── Supplied data ──
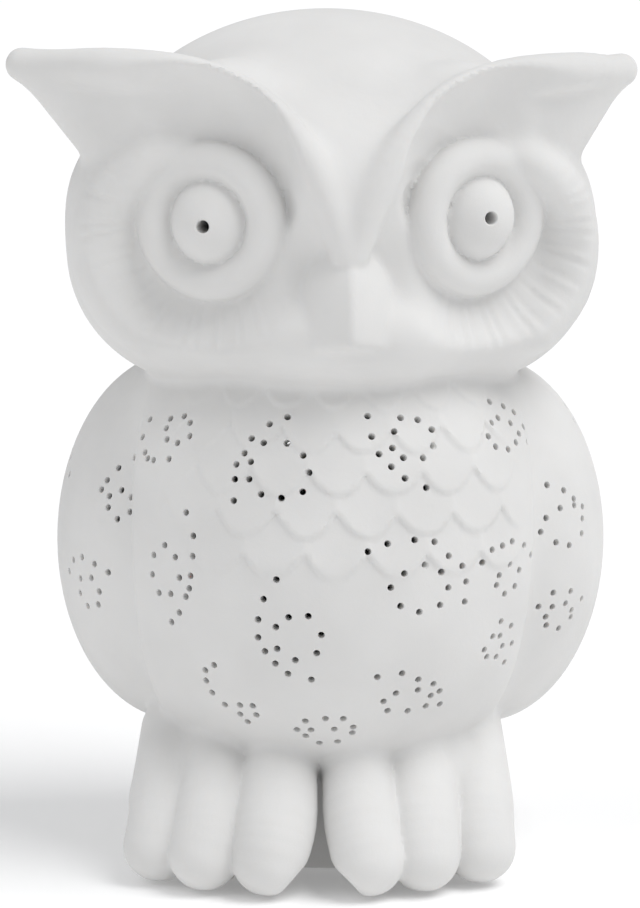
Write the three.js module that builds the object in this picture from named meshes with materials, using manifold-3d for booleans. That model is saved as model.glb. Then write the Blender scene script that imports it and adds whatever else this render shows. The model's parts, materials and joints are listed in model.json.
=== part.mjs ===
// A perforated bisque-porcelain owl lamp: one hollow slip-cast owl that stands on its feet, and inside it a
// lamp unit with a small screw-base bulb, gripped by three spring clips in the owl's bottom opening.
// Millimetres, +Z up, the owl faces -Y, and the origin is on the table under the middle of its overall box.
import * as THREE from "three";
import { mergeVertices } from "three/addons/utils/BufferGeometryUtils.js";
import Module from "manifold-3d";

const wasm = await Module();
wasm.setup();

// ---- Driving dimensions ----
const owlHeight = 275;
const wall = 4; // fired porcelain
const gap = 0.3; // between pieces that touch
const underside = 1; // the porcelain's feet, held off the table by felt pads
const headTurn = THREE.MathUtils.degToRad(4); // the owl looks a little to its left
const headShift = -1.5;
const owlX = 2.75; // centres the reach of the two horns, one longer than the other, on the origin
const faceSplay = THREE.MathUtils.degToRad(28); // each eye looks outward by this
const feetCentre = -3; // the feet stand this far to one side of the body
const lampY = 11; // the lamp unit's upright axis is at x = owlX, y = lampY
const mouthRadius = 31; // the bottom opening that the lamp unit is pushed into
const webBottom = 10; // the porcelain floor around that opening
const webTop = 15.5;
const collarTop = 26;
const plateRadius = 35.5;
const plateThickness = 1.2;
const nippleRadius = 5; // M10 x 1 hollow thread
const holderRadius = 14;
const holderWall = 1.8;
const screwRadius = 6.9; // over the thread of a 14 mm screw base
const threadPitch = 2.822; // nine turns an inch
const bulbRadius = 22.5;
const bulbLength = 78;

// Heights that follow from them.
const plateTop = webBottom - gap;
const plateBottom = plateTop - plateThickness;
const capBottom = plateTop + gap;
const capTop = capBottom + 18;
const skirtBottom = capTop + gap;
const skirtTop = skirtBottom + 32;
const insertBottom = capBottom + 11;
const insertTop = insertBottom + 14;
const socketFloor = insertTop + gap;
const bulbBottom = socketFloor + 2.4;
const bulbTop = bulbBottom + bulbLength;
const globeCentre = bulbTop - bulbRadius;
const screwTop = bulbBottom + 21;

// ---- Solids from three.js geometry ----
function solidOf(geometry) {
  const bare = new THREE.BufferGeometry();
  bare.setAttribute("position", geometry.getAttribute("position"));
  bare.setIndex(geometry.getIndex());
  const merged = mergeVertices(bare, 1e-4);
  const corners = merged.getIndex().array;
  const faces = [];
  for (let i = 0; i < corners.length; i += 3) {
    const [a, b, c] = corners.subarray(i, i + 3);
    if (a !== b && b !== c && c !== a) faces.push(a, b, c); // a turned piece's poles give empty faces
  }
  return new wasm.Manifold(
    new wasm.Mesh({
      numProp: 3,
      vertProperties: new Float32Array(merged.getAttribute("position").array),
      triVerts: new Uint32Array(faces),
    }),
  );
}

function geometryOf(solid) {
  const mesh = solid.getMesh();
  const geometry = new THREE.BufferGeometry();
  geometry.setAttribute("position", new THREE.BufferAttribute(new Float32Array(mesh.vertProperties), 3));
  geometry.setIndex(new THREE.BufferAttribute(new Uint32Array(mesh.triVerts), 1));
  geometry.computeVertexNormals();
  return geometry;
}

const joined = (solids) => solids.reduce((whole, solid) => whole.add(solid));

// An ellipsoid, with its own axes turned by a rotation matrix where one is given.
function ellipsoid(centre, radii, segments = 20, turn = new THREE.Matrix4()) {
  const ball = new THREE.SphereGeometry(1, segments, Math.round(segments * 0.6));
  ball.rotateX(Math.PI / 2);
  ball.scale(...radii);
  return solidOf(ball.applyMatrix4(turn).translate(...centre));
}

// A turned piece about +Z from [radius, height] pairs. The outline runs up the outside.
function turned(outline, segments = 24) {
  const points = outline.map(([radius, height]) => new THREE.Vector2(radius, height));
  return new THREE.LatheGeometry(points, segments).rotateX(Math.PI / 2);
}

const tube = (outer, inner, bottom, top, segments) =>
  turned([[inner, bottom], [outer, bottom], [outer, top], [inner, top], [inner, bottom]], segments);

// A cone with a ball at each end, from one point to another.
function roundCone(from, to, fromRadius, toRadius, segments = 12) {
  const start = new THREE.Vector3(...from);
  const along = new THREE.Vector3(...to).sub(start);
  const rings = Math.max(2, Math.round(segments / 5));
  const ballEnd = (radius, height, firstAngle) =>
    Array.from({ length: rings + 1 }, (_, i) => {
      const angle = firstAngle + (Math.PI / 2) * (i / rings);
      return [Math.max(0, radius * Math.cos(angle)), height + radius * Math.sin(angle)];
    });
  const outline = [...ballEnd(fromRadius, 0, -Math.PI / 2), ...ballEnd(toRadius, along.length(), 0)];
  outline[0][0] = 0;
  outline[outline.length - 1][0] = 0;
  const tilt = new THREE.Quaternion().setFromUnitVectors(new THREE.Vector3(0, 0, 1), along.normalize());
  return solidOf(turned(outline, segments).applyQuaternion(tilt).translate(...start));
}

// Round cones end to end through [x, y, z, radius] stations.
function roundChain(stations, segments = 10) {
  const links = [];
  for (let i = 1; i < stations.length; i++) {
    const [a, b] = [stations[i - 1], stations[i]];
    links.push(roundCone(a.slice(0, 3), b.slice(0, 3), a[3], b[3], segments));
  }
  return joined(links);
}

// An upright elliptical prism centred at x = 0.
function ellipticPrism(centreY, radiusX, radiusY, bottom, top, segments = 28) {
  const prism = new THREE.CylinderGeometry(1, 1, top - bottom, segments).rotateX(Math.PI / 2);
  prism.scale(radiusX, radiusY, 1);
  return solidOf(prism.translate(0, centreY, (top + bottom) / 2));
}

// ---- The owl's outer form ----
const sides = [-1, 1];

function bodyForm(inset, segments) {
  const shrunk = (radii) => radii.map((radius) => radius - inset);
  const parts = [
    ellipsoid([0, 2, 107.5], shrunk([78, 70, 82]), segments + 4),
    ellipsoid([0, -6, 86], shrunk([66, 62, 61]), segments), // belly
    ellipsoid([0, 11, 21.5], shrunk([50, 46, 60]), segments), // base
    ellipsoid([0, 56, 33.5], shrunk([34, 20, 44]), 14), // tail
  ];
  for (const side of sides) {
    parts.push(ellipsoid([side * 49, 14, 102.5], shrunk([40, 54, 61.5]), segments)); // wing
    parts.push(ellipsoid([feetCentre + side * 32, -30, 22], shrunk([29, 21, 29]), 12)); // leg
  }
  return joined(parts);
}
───
Task to complete: Everything from the first line above up to and including the line that contains "wasm.setup();" should be printed exactly; please print only that.

Result of this task:
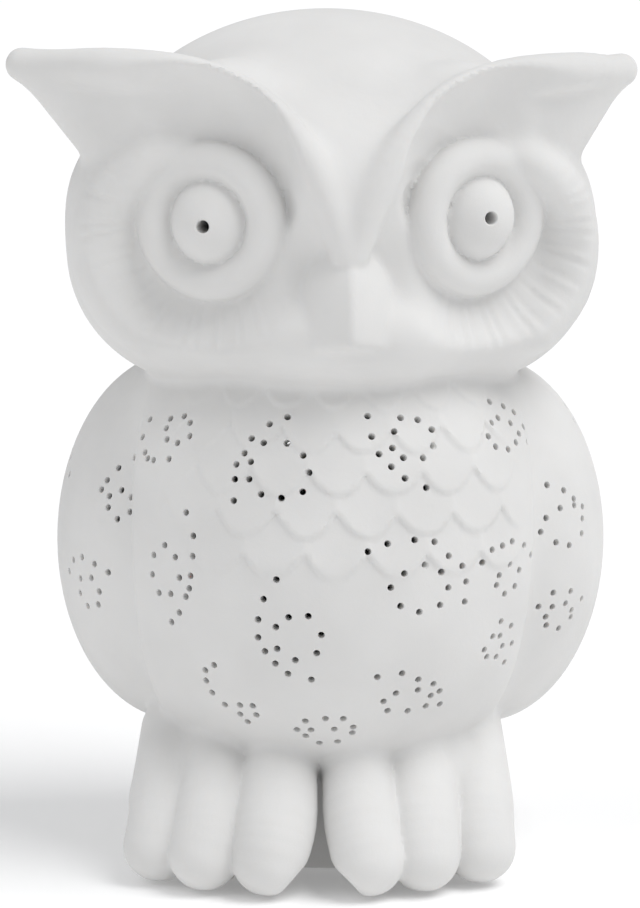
Write the three.js module that builds the object in this picture from named meshes with materials, using manifold-3d for booleans. That model is saved as model.glb. Then write the Blender scene script that imports it and adds whatever else this render shows. The model's parts, materials and joints are listed in model.json.
=== part.mjs ===
// A perforated bisque-porcelain owl lamp: one hollow slip-cast owl that stands on its feet, and inside it a
// lamp unit with a small screw-base bulb, gripped by three spring clips in the owl's bottom opening.
// Millimetres, +Z up, the owl faces -Y, and the origin is on the table under the middle of its overall box.
import * as THREE from "three";
import { mergeVertices } from "three/addons/utils/BufferGeometryUtils.js";
import Module from "manifold-3d";

const wasm = await Module();
wasm.setup();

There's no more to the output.